Content note: probably depressing.
One of the things that helped bring back my confidence a tiny bit when I was depressed, was an informal writing group. I was really scared about this, because one of my main constant concerns was about having nothing to say. With nothing but a blank page in front of me, after 45 minutes how would there be anything left other than a blank page? Well, one time I did write something and I got the feedback that while it was really, really bleak the writing wasn’t actually that terrible.
I was writing about one of the experiences of being depressed. While most of my experiences of the world were negative, they weren’t all exactly the same and so describing what something really felt like gave me a little bit of material to write about.
I haven’t done any of that here though, describing what those experiences were like but suddenly I feel motivated to do so, so brace yourselves.
I didn’t (and usually don’t) think much in metaphors, but I had this metaphor of the wall.
Walls serve lots of purposes: they offer structural support, they help maintain a temperature differential, they offer privacy and so on. But I was focusing on the most basic feature: they stop you from crossing them.
In this worldview that I had, everything was somehow surrounded by a wall. At the most basic level, familiar objects have a sort of permanence to them. They’re there, and then the next moment they’re still there. They are not (as I supposed during the earlier psychotic phase of my episode) about to transform into a fairy.

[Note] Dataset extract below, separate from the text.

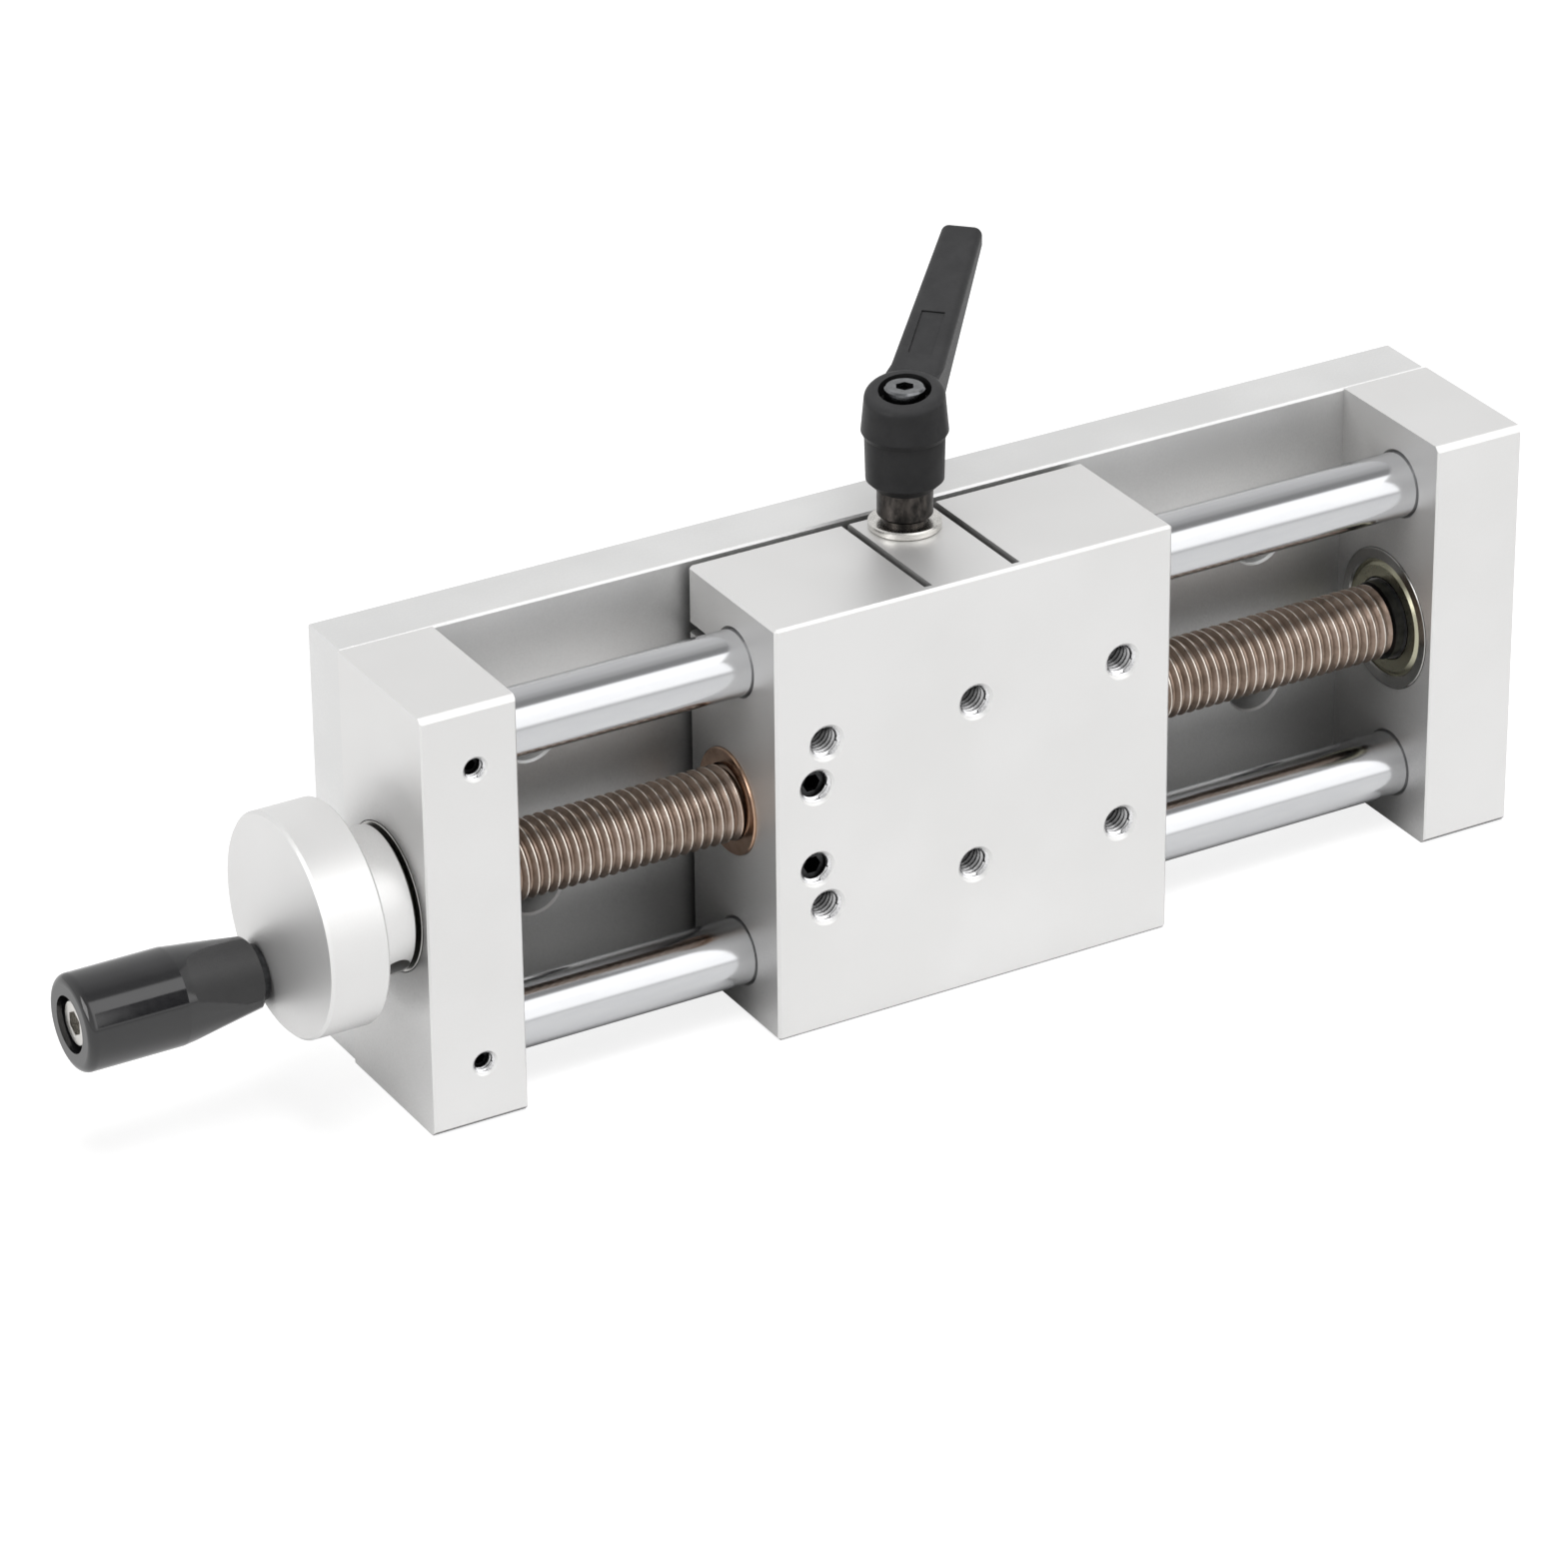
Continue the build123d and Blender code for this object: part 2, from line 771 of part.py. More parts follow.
def grip():
    """Revolving grip: round barrel, then a tapered neck with three wide, slightly round facets."""
    outer_r = grip_d / 2
    end_r = grip_wheel_end_d / 2
    straight_end_x = grip_left_x + grip_straight_length
    body = turned_x(
        [
            (grip_left_x, 0),
            (grip_left_x, outer_r),
            (straight_end_x, outer_r),
            (grip_right_x, end_r),
            (grip_right_x, 0),
        ],
        grip_y,
        grip_z,
    )
    rims = body.edges().filter_by(GeomType.CIRCLE).sort_by(Axis.X)
    body = fillet(rims[0], grip_outer_round)
    rims = body.edges().filter_by(GeomType.CIRCLE).sort_by(Axis.X)
    body = fillet(rims[-1], grip_wheel_round)
    facet_run = grip_length - grip_facet_start
    taper = (outer_r - end_r) / (grip_length - grip_straight_length)
    start_r = end_r + taper * facet_run
    tilt = math.degrees(math.atan2(start_r - end_r + grip_facet_in, facet_run))
    cutter = Box(3 * facet_run, 2 * grip_facet_radius, 2 * grip_d)
    cutter -= Pos(0, -grip_facet_radius, 0) * Cylinder(
        grip_facet_radius, 3 * facet_run, rotation=(0, 90, 0)
    )
    for index in range(grip_facets):
        turn = grip_facet_turn + 360 * index / grip_facets
        place = Pos(grip_left_x + grip_facet_start, grip_y, grip_z) * Rot(turn, 0, 0)
        body -= place * Pos(0, start_r, 0) * Rot(0, 0, -tilt) * cutter
    body -= x_cylinder(grip_recess_d, grip_left_x, grip_floor_x, grip_y, grip_z)
    hole_d = sleeve_d + 2 * running_clearance
    return body - x_cylinder(hole_d, grip_floor_x, grip_right_x, grip_y, grip_z)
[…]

Some objects, as opposed to just being, offer some kind of affordance. There’s a juice carton over there that is associated with a sense that I can, and indeed should, throw it in the garbage. At the end of this transaction the garbage is slightly fuller but nothing important has changed about my life. Other objects don’t offer affordances at all. There’s a lot of junk scattered all over my apartment right now that is in that state: I know that it needs tidying up, but looking at each particular thing I am not given an immediate action that I am supposed to take that would help with that. Things don’t have a spot where they are supposed to be, or there are other complications that I won’t go into.
This rigidity, this sense that things can only be manipulated according to certain obvious rules, can apply to more than just physical objects. It can apply to society or our own lives as a whole.

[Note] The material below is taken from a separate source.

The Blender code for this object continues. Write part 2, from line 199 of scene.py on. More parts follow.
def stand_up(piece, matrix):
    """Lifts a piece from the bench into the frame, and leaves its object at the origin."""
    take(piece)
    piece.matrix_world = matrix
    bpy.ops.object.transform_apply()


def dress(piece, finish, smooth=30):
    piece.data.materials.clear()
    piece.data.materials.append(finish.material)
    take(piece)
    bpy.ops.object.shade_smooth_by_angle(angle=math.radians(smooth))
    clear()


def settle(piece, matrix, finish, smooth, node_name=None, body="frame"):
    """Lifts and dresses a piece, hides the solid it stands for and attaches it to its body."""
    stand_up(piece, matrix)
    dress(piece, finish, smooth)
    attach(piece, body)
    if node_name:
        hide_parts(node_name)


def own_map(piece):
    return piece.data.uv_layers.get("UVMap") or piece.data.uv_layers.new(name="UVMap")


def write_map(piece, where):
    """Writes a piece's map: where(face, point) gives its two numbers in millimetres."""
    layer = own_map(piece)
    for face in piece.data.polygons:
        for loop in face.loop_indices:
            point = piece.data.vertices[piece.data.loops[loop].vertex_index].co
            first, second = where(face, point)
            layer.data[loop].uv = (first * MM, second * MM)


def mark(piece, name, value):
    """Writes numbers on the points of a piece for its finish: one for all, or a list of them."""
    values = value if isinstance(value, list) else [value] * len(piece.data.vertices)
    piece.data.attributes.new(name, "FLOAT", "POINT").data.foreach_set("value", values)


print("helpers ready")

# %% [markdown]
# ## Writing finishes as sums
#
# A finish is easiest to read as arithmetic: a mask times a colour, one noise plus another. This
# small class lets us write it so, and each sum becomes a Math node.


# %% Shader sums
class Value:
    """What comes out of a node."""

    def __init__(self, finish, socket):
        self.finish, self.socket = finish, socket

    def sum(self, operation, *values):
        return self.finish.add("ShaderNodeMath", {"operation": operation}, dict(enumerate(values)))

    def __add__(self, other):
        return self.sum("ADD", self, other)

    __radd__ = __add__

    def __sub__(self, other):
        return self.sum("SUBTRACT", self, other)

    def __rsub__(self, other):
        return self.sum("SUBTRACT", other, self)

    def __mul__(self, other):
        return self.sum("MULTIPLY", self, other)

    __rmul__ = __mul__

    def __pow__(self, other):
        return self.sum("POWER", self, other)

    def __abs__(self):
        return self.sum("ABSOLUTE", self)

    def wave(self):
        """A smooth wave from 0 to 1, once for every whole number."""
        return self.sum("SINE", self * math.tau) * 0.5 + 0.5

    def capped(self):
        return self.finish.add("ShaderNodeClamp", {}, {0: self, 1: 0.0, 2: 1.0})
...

Anyway what being depressed was like, for me, was that everything was like that.
It was like being a prisoner, or a mouse in a lab, or playing a video game that’s early in its development and lets you pick up some objects and move them around but whatever you do you’re still just stuck in the room having not accomplished anything.
Somehow it was not just about attitude, but something about how the world looked or felt. I am guessing that most happy people (and myself in my usual state) go through life just not noticing all the walls, all the things that are irrelevant and you can’t do anything with. Instead, being successful is about noticing the things you can do and being able to take advantage of them. The world will look a lot more cheerful and interesting if you see it as a sporadic sequence of opportunities than as an almost constant sequence of non-opportunities, even if mathematically those would represent the same structure.
Not really sure where I’m going with this. But it’s a habit of thinking, which I guess I can still fall into sometimes, which I’ll call the walls.